The one part that I haven’t yet fixed, but will in the near-future, is leaving a voice channel “the right way.” I put that in quotes, because even if I request the bot to leave the voice channel it is currently in, it will still have an open WebSocket connection that will literally throw an error once everyone has left the voice channel. Why? Because that dynamically-generated endpoint for a voice channel is generated every time the voice channel goes from zero members to one. To put that another way, the voice channel is destroyed every time the member count drops to zero. So I was getting an error that “oh hey, the voice channel crashed, super weird but you should try reconnecting.” Only, it didn’t crash, it literally was closed because that’s how the flow works. Yet, for some reason, it still will occasionally throw the “try reconnecting” error.

Fast Iteration

One of the things I loved about doing this project in Elixir was the fast iteration periods. The compiling took very little time but also caught a majority of issues, leading to more frequent successes than crashing errors. Which in turn allowed me to test bad code less frequently which lowered the overall development period. I also enjoyed that the increased readability from Elixir’s language features allowed me to more quickly grasp what a piece of code was doing so that I could fix it/improve it/safely remove it as necessary.

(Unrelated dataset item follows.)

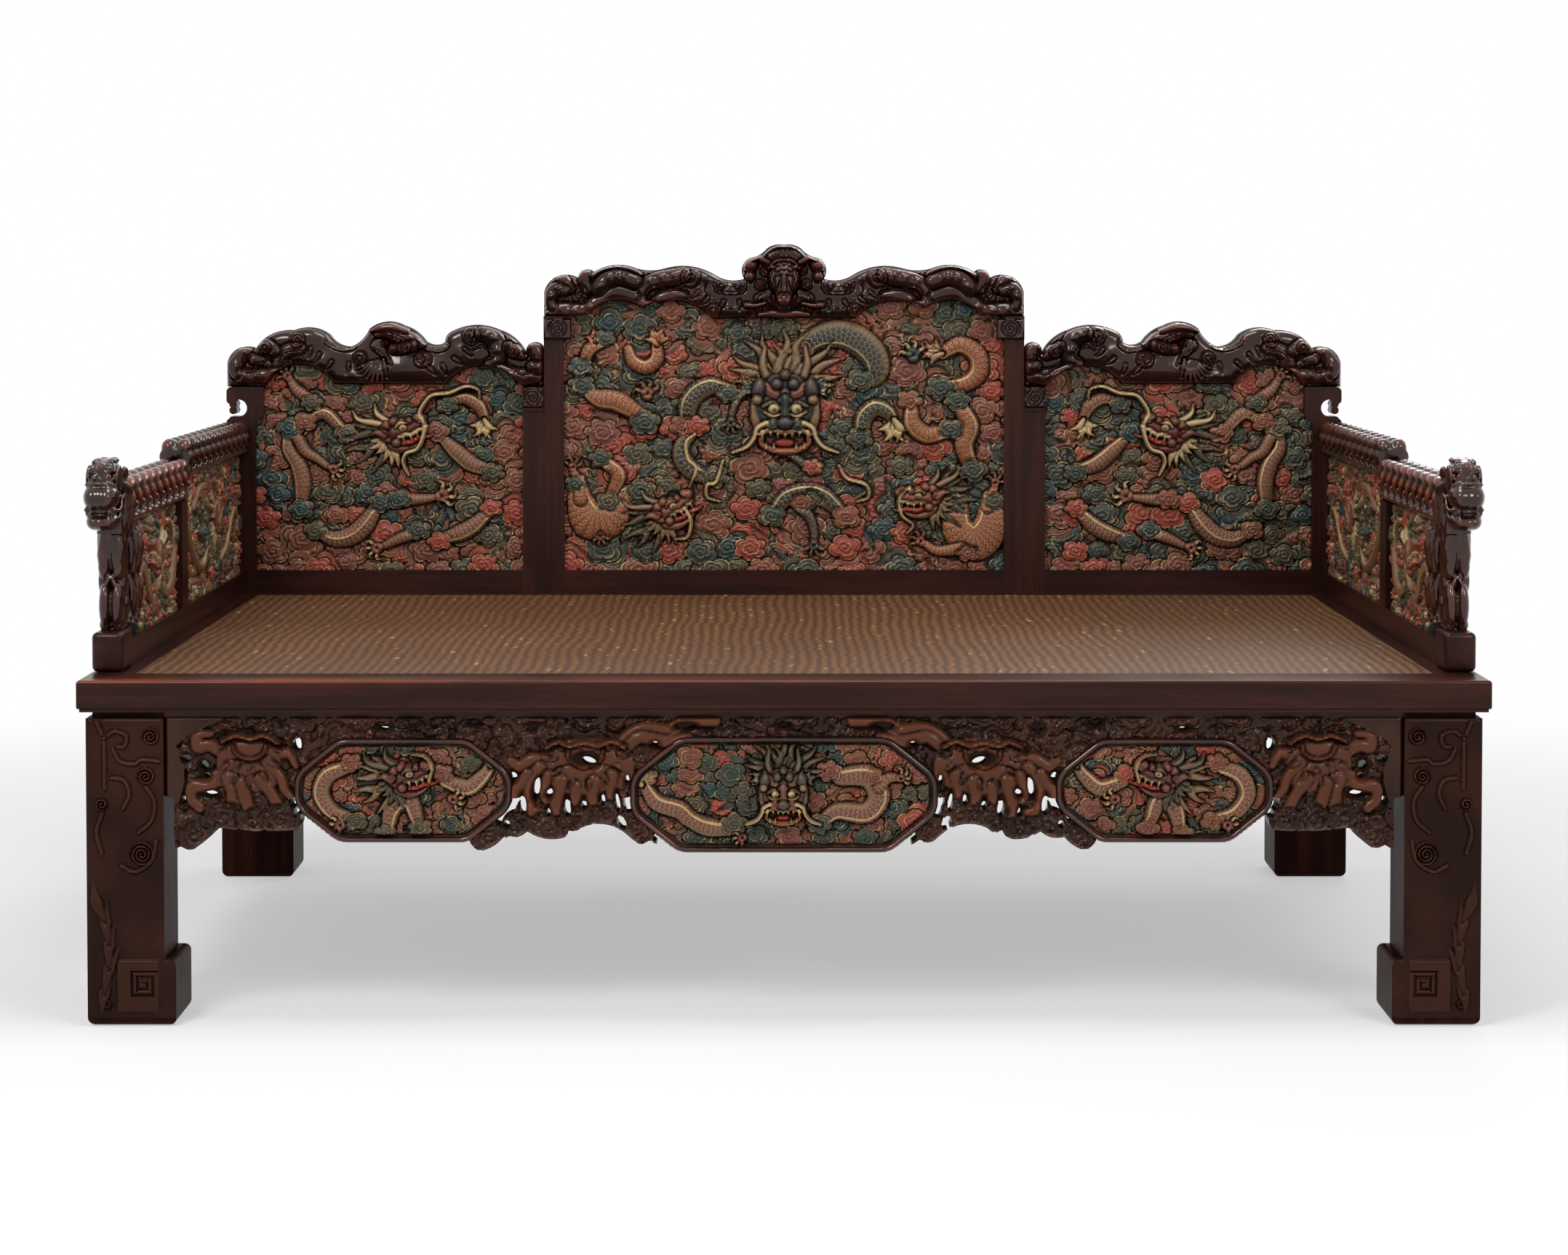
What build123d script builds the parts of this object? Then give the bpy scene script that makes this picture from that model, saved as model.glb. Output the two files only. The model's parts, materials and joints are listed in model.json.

There are still some tweaks to be made, but those all exist within the scope of how the audio data is stored and processed. I’ve got all the Discord integrations completed. It took some stumbling through a lack of standards and poor documentation around some of the key components of voice gateways, but overall it was a positive experience. And one of the main goals was simply to get back into Elixir, for which this project really helped me tackle a breadth of Elixir features and programming concepts, so it was a good educational project.